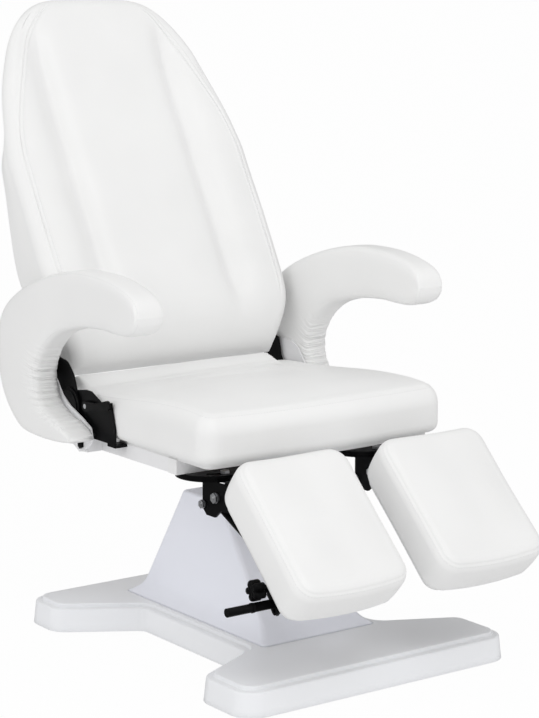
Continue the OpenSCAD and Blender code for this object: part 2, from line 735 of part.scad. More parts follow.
// The head is rounded by the last stretch of its own width curve
function back_half(t) =
    let (l = head_round_share, d = (1 - t) / l)
    back_w / 2 * (t < 1 - l ? through(back_width_shares, t)
        : through(back_width_shares, 1 - l) * sqrt(max(0, 1 - pow(1 - d, 2))));
head_round_share = 0.125;
function back_ring(t) =
    let (u = back_start + back_l * t, hw = back_half(t),
        low = back_l * t, high = back_l * (1 - t),
        nose = round_in(low, nose_l), heel = round_in(low, heel_l), head = round_in(high, head_l),
        mid = mix(-back_face, back_rear(t), 0.5),
        y0 = mix(mid, mix(nose_y, -back_face, nose), head),
        y1 = mix(mid, mix(nose_y, back_rear(t), heel), head),
        deep = y1 - y0,
        ef = min(back_edge_r, deep * 0.45, hw * 0.45), er = min(back_rear_r, deep * 0.3, hw * 0.3),
        soft = nose * head)
    concat(
        [for (s = front_x_shares) [s * hw, y0 + edge(s, hw, ef) + soft * front_form(s * hw, hw), u]],
        [for (s = rear_x_shares) [s * (hw - rear_inset(t)), y1 - edge(s, hw, er), u]]);
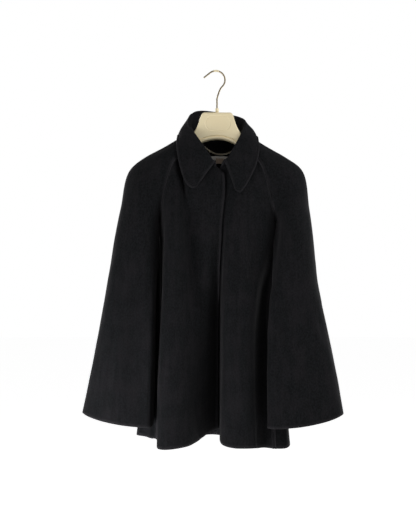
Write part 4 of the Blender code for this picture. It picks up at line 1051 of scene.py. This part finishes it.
stitching, sizes_in, made_out = named_tree("stitches_along_path", "Pitch", "Length", "Thickness")
path = node(stitching, "GeometryNodeMeshToCurve", [("Mesh", sizes_in.outputs["Path"])])
steps = node(stitching, "GeometryNodeResampleCurve",
             [("Curve", path.outputs[0]), ("Length", sizes_in.outputs["Pitch"])], mode="LENGTH")
along = node(stitching, "GeometryNodeInputTangent")
turn = node(stitching, "FunctionNodeAlignRotationToVector", [("Vector", along.outputs[0])],
            axis="Z")
grain = node(stitching, "GeometryNodeMeshUVSphere", Segments=6, Rings=5, Radius=0.5)
round_grain = node(stitching, "GeometryNodeSetShadeSmooth", [("Geometry", grain.outputs[0])])
size = node(stitching, "ShaderNodeCombineXYZ",
            [("X", sizes_in.outputs["Thickness"]), ("Y", sizes_in.outputs["Thickness"]),
             ("Z", sizes_in.outputs["Length"])])
laid = node(stitching, "GeometryNodeInstanceOnPoints",
            [("Points", steps.outputs[0]), ("Instance", round_grain.outputs[0]),
             ("Rotation", turn.outputs[0]), ("Scale", size.outputs[0])])
real = node(stitching, "GeometryNodeRealizeInstances", [("Geometry", laid.outputs[0])])
node(stitching, "GeometryNodeSetMaterial", [("Geometry", real.outputs[0])], Material=thread)
stitching.links.new(stitching.nodes[-1].outputs[0], made_out.inputs[0])


def at_column(grid, place):
    """The line down a grid at a fractional column, counted from the right where it is negative."""
    whole = math.floor(place)
    return grid[:, whole] * (1 - place + whole) + grid[:, whole + 1] * (place - whole)


IN_COLUMN = float(np.interp(STITCH_IN, NEAR_EDGE, range(len(NEAR_EDGE))))
ABOVE_ARM = ARM_ROW - 2  # the raglan's stitching ends just above the underarm
seam_lines = [at_column(outer_faces["front_right"], IN_COLUMN),
              at_column(outer_faces["front_right"], -1 - IN_COLUMN)[:ABOVE_ARM],
              at_column(outer_faces["front_left"], -1 - IN_COLUMN)[:ABOVE_ARM],
              at_column(outer_faces["back"], IN_COLUMN)[:ABOVE_ARM],
              at_column(outer_faces["back"], -1 - IN_COLUMN)[:ABOVE_ARM]]
side_line = at_column(collar_outer, IN_COLUMN), at_column(collar_outer, -1 - IN_COLUMN)
bottom_line = at_column(collar_outer.transpose(1, 0, 2), -1 - IN_COLUMN)
# The collar's row starts where the fall leaves the roll and turns both corners in a curve.
FALL_FIRST_ROW, CORNER_ROWS, CORNER_COLUMNS = 26, 7, 6
lower = slice(FALL_FIRST_ROW, -CORNER_ROWS)
collar_line = np.vstack([side_line[0][lower], bottom_line[CORNER_COLUMNS:-CORNER_COLUMNS],
                         side_line[1][lower][::-1]])
stitches = repeated("topstitching", stitching, seam_lines + [collar_line], Pitch=STITCH_PITCH,
                    Length=STITCH_LENGTH, Thickness=THREAD)
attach(stitches, "root")

# ---------------------------------------------------------------- labels
# Two bare woven labels sewn inside the back neck: a wide white one, its lower part turned under,
# and a small folded one in a warmer cloth that hangs from it.


def woven(name, light, dark, rib):
    """Woven label cloth: ribs across and down, drawn coarse, 2 pi times `rib` metres apart."""
    made, tree, shader = new_material(name, Roughness=0.6, IOR=1.5, Sheen_Weight=0.2)
    place = node(tree, "ShaderNodeTexCoord")
    across = node(tree, "ShaderNodeTexWave", [("Vector", place.outputs["Object"])],
                  bands_direction="Z", Scale=1 / rib / WAVE_RATE, Distortion=0.6)
    down = node(tree, "ShaderNodeTexWave", [("Vector", place.outputs["Object"])],
                bands_direction="X", Scale=1 / rib / WAVE_RATE, Distortion=0.6)
    both = node(tree, "ShaderNodeMath", [(0, across.outputs["Fac"]), (1, down.outputs["Fac"])],
                operation="MULTIPLY")
    tint = node(tree, "ShaderNodeValToRGB", [("Fac", both.outputs[0])])
    tint.color_ramp.elements[0].color, tint.color_ramp.elements[1].color = srgb(dark), srgb(light)
    ribs = node(tree, "ShaderNodeBump", [("Height", both.outputs[0])],
                Strength=0.3, Distance=0.0002)
    tree.links.new(tint.outputs["Color"], shader.inputs["Base Color"])
    tree.links.new(ribs.outputs[0], shader.inputs["Normal"])
    return made


def on_back(x, z, inward):
    """Point at x, z a distance inside the inner face of the back panel."""
    heights, depths = [], []
    for row in grids["back"][:ARM_ROW]:
        order = np.argsort(row[:, 0])
        heights.append(np.interp(x, row[order, 0], row[order, 2]))
        depths.append(np.interp(x, row[order, 0], row[order, 1]))
    return np.array([x, np.interp(-z, -np.array(heights), depths) - CLOTH / 2 - inward, z])


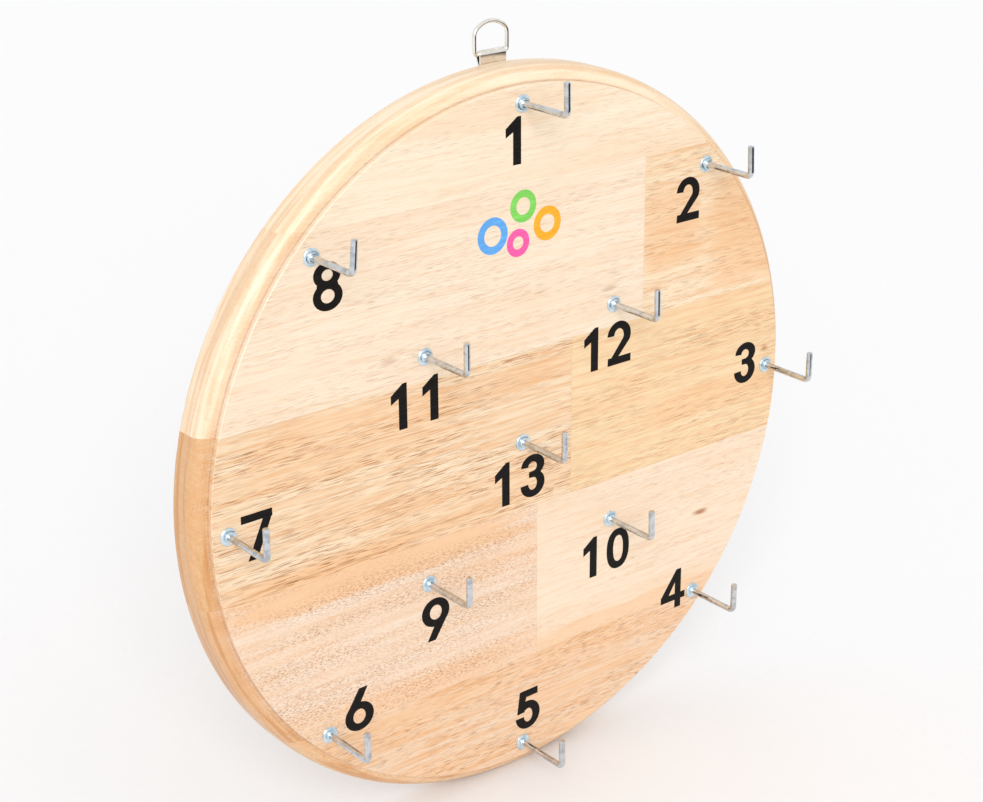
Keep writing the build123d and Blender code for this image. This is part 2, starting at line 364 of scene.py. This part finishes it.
def edge_layers(wood):
    """The routed edge. Lacquer lies thicker there and end grain drinks it, so it is darker, and
    the growth bands show as stripes that run round with it."""
    tree = wood.tree
    settings = wood.settings
    y = wood.parts["Y"]
    flat = add(tree, "ShaderNodeVectorMath", {0: wood.place, 1: (1.0, 0.0, 1.0)}, operation="MULTIPLY")
    radius = add(tree, "ShaderNodeVectorMath", {0: flat}, "Value", operation="LENGTH")
    outside = add(
        tree,
        "ShaderNodeMapRange",
        {"Value": radius, "From Min": FACE_RADIUS + 0.1 * MM, "From Max": FACE_RADIUS + 1.5 * MM},
    )
    edge = add(
        tree,
        "ShaderNodeMapRange",
        {"Value": y, "From Min": -0.2 * MM, "From Max": -1.6 * MM, "To Max": outside},
    )

    # The fibres end at the left and right of the board, and run along the edge at its top
    end_grain = wood.look.end_grain
    sideways = add(tree, "ShaderNodeMath", {0: wood.parts["X"]}, operation="ABSOLUTE")
    fibre_ends = add(
        tree,
        "ShaderNodeMapRange",
        {
            "Value": sideways,
            "From Min": 0.55 * BOARD_RADIUS,
            "From Max": 0.9 * BOARD_RADIUS,
            "To Max": end_grain * 0.5,
        },
    )
    stripe_size = (70 * MM, 2.6 * MM, 70 * MM)
    stripes = drawn_out_noise(tree, wood.moved, stripe_size, detail=3.0, roughness=0.6)
    paleness = 0.6 * (1 - end_grain)
    pale_stripes = add(tree, "ShaderNodeMath", {0: edge, 1: paleness}, operation="MULTIPLY")
    darkness = 0.15 + 0.55 * end_grain
    dark_stripes = add(tree, "ShaderNodeMath", {0: edge, 1: darkness}, operation="MULTIPLY")

    # Painted shade: a dark line in the corner at the foot of the step, where shade falls
    from_corner = add(
        tree, "ShaderNodeMath", {0: radius, 1: FACE_RADIUS + 0.2 * MM}, operation="SUBTRACT"
    )
    corner_gap = add(tree, "ShaderNodeMath", {0: from_corner}, operation="ABSOLUTE")
    corner_shade_fade = add(
        tree,
        "ShaderNodeMapRange",
        {"Value": y, "From Min": FACE_Y + 6 * MM, "From Max": FACE_Y + 4 * MM, "To Max": CORNER_SHADE_STRENGTH},
    )
    painted_corner_shade = add(
        tree,
        "ShaderNodeMapRange",
        {"Value": y, "From Min": FACE_Y + 1.8 * MM, "From Max": FACE_Y + 2.8 * MM, "To Max": corner_shade_fade},
    )
    return [
        (edge, 0.0, 1.0, settings.rim_strength, settings.rim_tone[:]),
        (edge, 0.0, 1.0, fibre_ends, settings.end_grain_tone[:]),
        (stripes, 0.52, 0.38, pale_stripes, settings.sapwood_tone[:]),
        (stripes, 0.48, 0.62, dark_stripes, settings.end_grain_tone[:]),
        # Last comes the painted shade in the corner at the foot of the step
        (corner_gap, 0.7 * MM, 0.1 * MM, painted_corner_shade, settings.knot_tone[:]),
    ]


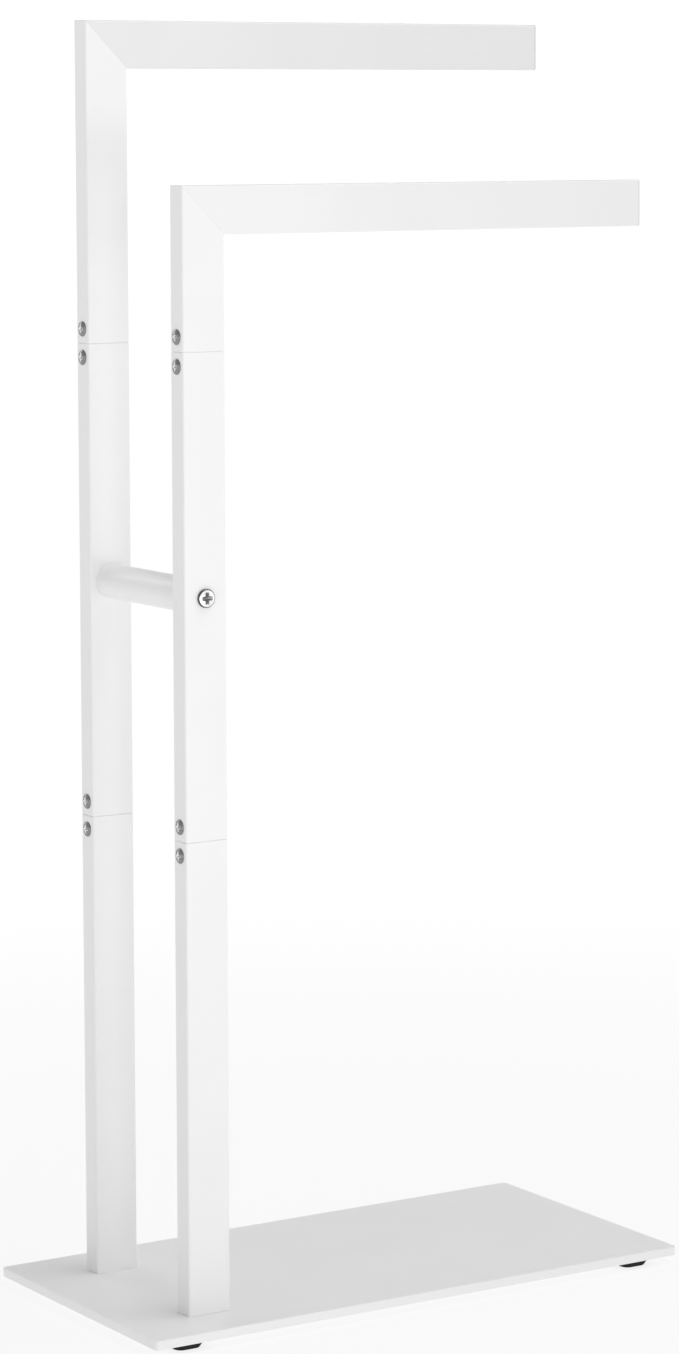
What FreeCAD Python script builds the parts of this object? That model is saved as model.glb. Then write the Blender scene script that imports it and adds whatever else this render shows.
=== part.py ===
import FreeCAD, Part
import os

# Freestanding towel rack with two bars at two heights. Millimetres, +Z up, +Y to the back.
# The origin is the centre of the base plate, at the level of the floor under the rubber feet.
# The rack comes apart into a base plate, three tube sections per post, two towel bars and a spacer.

# Base plate
PLATE_LENGTH = 400.0
PLATE_WIDTH = 200.0
PLATE_THICKNESS = 6.0
PLATE_CORNER_RADIUS = 3.0
PLATE_EDGE_RADIUS = 0.6

# Rubber feet, square with round corners and tapered, each held by one screw and washer in a recess
FOOT_HEIGHT = 5.0
FOOT_TOP_WIDTH = 23.0
FOOT_TOP_CORNER_RADIUS = 6.0
FOOT_BOTTOM_WIDTH = 17.6
FOOT_BOTTOM_CORNER_RADIUS = 5.2
FOOT_INSET_X = 28.5
FOOT_INSET_Y = 15.5
FOOT_RECESS_RADIUS = 4.8
FOOT_RECESS_DEPTH = 3.0
FOOT_EDGE_RADIUS = 0.5
FOOT_SCREW_THREAD = 4.0
FOOT_SCREW_HEAD = 7.0
FOOT_SCREW_HEAD_HEIGHT = 1.8
FOOT_SCREW_LENGTH = 6.8
FOOT_SCREW_HOLE_DEPTH = 4.5
FOOT_WASHER_DIAMETER = 9.0
FOOT_WASHER_THICKNESS = 0.8

# Rectangular tube of both posts and both bars
TUBE_WIDTH = 30.0
TUBE_DEPTH = 15.0
TUBE_WALL = 1.2
TUBE_CORNER_RADIUS = 1.5
TUBE_END_CHAMFER = 0.2
SEAM_GROOVE_WIDTH = 0.4
SEAM_GROOVE_DEPTH = 0.5
MITRE_GROOVE = 0.15

# Posts, measured from the plate's top face and from its edges
POST_INSET_X = 44.0
POST_INSET_Y = 34.0
LOWER_SEAM_HEIGHT = 301.0
UPPER_SEAM_HEIGHT = 603.0
FRONT_BAR_TOP_HEIGHT = 703.5
REAR_BAR_TOP_HEIGHT = 804.5
BAR_LENGTH = 344.5
BAR_CAP_THICKNESS = 1.5
BAR_CAP_EDGE_RADIUS = 0.7

# Sleeve inside each post seam, with one welded nut and one screw on either side of the seam
SLEEVE_CLEARANCE = 0.3
SLEEVE_WALL = 1.5
SLEEVE_LENGTH = 60.0
SLEEVE_CORNER_RADIUS = 1.0
JOINT_SCREW_OFFSET = 9.0
JOINT_SCREW_THREAD = 5.0
JOINT_SCREW_HEAD = 9.8
JOINT_SCREW_HEAD_HEIGHT = 1.7
JOINT_SCREW_RIM_HEIGHT = 0.3
JOINT_SCREW_LENGTH = 12.0
JOINT_SCREW_RECESS = 4.6
JOINT_NUT_WIDTH = 8.0
JOINT_NUT_THICKNESS = 4.0

# Round spacer tube between the posts, with a threaded insert in each end
SPACER_HEIGHT = 452.0
SPACER_DIAMETER = 22.0
SPACER_WALL = 1.5
SPACER_INSERT_LENGTH = 15.0
SPACER_SCREW_THREAD = 6.0
SPACER_SCREW_HEAD = 11.7
SPACER_SCREW_HEAD_HEIGHT = 2.3
SPACER_SCREW_RIM_HEIGHT = 1.4
SPACER_SCREW_LENGTH = 28.0
SPACER_SCREW_RECESS = 7.2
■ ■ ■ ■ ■
### PROBLEM REQUIREMENTS
Scan the data for the word "parts" and copy every line where it shows up.

### TASK RESPONSE
Continue the OpenSCAD and Blender code for this object: part 2, from line 735 of part.scad. More parts follow.
    y = wood.parts["Y"]
    sideways = add(tree, "ShaderNodeMath", {0: wood.parts["X"]}, operation="ABSOLUTE")
What FreeCAD Python script builds the parts of this object? That model is saved as model.glb. Then write the Blender scene script that imports it and adds whatever else this render shows.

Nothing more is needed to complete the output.